Ask the seller the right questions
A short seller conversation can tell you a lot. Ask where the projector was used, how many hours are on the current lamp, whether any repairs were done, and whether the unit was recently cleaned or tested. If the answers are vague, assume less certainty, not more value.
It also helps to ask why the projector is being sold. A school or office refresh is different from a unit being offloaded because it has intermittent issues. Some honest sellers simply do not know the technical condition, which is common with surplus equipment. That is why hands-on testing matters.
If you are buying online and cannot test in person, ask for specific proof: a photo of the lamp hour menu, a photo of the projector displaying a white image, and confirmation that the listed inputs were tested. Straightforward sellers usually provide this without much trouble.
When a used projector is worth buying
A used projector is usually worth buying when the image is bright enough for your room, the inputs you need work properly, the lamp situation is clear, and there are no signs of overheating or optical damage. Cosmetic wear is often acceptable on refurbished education and office equipment.

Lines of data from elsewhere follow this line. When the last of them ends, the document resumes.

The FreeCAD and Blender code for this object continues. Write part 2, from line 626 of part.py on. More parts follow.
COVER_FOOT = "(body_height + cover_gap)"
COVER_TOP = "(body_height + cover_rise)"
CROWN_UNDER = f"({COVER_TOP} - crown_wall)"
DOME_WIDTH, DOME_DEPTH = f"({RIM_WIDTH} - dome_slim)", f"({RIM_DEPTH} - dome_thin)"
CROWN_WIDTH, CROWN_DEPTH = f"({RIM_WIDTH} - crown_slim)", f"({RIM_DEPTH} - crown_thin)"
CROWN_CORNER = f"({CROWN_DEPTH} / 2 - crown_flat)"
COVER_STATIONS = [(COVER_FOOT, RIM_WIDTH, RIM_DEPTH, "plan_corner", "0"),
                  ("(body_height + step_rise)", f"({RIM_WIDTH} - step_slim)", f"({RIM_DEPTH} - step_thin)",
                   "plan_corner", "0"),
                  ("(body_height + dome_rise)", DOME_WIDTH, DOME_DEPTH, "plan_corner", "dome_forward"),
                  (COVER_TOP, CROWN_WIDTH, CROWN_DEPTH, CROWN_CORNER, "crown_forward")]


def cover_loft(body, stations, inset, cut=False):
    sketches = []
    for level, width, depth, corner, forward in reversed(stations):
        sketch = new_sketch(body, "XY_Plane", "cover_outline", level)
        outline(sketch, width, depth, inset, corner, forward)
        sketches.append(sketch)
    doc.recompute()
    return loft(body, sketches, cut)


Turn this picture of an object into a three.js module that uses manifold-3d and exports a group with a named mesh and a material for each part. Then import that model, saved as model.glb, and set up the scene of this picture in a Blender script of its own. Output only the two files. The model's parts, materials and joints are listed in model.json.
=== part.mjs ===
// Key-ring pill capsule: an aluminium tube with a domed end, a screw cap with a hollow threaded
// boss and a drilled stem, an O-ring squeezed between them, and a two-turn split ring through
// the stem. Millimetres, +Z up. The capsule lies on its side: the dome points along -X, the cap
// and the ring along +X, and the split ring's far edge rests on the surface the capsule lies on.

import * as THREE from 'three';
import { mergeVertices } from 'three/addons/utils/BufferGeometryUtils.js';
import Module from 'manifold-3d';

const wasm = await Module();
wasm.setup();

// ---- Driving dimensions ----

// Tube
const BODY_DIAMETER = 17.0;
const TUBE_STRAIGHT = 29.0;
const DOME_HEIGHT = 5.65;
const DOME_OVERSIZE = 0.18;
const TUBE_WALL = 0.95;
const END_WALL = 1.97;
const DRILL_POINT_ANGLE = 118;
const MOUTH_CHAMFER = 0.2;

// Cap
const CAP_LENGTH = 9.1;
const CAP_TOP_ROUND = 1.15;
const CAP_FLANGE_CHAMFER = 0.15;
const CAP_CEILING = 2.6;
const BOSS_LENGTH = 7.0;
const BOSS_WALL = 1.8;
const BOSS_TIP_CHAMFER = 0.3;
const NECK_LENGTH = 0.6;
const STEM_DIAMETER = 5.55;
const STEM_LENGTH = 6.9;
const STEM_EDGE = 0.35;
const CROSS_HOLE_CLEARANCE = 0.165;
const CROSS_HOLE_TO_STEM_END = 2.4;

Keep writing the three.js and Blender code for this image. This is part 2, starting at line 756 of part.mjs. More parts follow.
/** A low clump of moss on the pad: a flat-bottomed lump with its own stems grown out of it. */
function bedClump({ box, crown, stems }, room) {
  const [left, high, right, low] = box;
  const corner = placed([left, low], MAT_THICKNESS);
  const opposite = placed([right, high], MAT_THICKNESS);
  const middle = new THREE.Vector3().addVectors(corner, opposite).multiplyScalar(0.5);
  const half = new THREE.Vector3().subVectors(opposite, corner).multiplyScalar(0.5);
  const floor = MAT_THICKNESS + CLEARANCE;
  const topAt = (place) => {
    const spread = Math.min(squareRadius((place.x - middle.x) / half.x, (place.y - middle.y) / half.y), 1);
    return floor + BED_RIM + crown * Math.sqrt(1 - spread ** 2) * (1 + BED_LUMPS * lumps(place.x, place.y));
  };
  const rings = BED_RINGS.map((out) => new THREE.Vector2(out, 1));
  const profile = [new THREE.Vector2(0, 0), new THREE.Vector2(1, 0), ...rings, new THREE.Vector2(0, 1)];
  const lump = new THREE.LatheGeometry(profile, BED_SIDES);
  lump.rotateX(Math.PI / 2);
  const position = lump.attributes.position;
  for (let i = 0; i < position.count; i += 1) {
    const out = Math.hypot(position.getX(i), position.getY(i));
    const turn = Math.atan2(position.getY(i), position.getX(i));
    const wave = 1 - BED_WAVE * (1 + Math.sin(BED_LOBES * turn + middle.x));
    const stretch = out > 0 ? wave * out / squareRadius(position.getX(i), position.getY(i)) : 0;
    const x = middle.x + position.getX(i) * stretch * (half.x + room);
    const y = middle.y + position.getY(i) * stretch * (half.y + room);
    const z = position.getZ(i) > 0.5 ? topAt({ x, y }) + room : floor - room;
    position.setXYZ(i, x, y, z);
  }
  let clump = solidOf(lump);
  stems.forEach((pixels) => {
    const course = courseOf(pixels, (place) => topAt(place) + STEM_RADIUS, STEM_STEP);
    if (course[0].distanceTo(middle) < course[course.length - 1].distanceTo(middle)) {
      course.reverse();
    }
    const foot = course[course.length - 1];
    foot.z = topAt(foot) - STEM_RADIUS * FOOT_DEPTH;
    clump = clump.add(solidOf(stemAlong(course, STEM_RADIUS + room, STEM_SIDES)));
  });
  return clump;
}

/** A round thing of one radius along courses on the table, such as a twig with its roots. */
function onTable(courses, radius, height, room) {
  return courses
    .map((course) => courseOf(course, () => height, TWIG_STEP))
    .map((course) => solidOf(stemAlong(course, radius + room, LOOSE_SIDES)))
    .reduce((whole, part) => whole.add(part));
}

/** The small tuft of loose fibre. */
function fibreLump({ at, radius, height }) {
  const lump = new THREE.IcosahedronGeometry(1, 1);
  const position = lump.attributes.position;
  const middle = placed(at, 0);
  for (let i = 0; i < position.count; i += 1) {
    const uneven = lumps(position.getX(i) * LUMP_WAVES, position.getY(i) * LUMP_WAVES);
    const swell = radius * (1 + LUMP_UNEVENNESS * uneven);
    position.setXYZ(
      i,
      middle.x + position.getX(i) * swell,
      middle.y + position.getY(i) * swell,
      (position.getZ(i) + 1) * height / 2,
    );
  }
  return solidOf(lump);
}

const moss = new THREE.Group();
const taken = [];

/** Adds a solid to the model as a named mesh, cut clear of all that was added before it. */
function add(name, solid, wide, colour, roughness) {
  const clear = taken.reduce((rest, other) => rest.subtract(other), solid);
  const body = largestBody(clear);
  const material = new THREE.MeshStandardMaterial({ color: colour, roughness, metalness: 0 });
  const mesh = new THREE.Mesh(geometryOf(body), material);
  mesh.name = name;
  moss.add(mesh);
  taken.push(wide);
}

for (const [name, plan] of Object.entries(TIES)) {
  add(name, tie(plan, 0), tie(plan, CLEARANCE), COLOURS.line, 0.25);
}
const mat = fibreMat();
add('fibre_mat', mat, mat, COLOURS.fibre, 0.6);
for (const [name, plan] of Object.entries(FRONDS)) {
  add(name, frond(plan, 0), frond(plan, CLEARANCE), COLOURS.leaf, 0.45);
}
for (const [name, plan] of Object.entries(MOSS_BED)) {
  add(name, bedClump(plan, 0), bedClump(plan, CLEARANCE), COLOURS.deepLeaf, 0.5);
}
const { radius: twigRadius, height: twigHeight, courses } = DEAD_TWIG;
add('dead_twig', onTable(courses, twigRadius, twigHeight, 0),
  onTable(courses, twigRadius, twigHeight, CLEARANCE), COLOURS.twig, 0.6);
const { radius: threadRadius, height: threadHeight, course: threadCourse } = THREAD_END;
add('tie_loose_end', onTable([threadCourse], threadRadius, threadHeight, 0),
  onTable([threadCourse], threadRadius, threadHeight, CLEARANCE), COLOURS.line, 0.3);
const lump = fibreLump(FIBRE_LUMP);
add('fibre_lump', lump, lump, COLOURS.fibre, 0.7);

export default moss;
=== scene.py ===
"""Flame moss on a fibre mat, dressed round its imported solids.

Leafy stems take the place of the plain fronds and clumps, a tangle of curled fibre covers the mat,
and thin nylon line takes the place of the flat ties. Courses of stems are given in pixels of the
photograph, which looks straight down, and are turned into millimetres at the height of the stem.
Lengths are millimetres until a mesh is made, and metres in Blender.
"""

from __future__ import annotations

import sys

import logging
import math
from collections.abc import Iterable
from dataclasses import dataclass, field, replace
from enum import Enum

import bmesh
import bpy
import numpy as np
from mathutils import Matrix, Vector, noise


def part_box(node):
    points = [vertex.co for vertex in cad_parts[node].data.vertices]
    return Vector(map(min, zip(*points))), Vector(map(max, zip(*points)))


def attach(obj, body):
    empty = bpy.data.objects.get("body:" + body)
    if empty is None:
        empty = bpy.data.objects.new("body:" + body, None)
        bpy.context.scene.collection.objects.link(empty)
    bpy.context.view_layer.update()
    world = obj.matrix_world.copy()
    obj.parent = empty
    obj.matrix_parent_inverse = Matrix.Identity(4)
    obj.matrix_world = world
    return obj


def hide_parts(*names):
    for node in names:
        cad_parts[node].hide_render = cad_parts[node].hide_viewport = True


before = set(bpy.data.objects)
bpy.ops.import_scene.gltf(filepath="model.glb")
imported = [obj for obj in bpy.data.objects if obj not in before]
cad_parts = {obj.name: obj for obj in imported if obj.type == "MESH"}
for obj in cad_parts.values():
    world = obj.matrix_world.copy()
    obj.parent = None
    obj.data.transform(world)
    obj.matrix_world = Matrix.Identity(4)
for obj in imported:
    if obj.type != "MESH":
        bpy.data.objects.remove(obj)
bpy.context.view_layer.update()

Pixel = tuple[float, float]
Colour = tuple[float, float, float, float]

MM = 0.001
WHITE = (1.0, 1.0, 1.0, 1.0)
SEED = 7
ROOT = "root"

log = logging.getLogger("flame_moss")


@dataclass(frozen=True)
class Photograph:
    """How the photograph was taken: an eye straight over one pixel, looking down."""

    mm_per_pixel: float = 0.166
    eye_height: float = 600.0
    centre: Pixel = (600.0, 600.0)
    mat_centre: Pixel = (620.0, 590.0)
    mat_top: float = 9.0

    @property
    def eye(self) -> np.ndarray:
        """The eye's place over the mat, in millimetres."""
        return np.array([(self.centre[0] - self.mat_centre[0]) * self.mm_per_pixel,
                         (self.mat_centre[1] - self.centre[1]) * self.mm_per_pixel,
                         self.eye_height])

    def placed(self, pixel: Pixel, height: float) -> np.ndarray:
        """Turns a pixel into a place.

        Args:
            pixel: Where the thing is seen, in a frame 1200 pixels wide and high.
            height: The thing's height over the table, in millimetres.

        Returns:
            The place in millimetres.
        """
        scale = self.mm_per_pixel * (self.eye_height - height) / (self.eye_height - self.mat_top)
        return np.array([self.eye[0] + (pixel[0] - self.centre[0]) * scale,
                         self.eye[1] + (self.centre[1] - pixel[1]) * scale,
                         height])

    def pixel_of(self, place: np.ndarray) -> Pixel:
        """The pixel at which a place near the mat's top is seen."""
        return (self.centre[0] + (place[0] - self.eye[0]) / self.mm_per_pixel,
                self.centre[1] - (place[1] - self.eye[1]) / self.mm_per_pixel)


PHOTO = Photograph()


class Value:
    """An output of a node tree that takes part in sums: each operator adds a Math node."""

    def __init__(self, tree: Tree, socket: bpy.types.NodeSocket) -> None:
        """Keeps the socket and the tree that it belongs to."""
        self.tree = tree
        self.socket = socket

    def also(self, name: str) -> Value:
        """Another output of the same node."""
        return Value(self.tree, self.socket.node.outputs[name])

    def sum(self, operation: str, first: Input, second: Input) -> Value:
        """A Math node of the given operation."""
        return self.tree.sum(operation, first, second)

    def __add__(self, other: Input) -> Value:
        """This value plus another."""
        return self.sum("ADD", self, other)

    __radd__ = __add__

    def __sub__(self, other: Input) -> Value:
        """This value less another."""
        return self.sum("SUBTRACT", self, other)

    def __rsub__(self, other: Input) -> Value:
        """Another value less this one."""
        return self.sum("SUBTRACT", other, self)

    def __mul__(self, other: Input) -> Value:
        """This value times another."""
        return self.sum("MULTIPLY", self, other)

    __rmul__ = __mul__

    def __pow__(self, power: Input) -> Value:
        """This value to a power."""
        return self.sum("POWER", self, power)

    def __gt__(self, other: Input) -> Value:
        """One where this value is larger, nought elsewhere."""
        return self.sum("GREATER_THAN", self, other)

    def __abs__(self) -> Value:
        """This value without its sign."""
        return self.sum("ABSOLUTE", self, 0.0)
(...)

Functional defects are where costs add up.
For budget-conscious classrooms, homeschool rooms, and offices, buying refurbished or used from a specialized seller is often safer than buying an unknown unit from a general marketplace. Sellers focused on presentation and classroom technology are more likely to understand lamp hours, image testing, and model-specific issues. That makes the buying process more practical and less speculative.
If the projector passes your test but still has a short lamp life remaining, the purchase can still make sense - as long as the replacement lamp cost is built into your total budget. The best deal is not the lowest upfront price. It is the unit that performs reliably in the actual space where you plan to use it.
A careful test takes a little extra time, but it is cheaper than buying twice. When the picture is clean, the ports work, and the projector holds steady after it warms up, you are not just buying used equipment - you are buying usable equipment.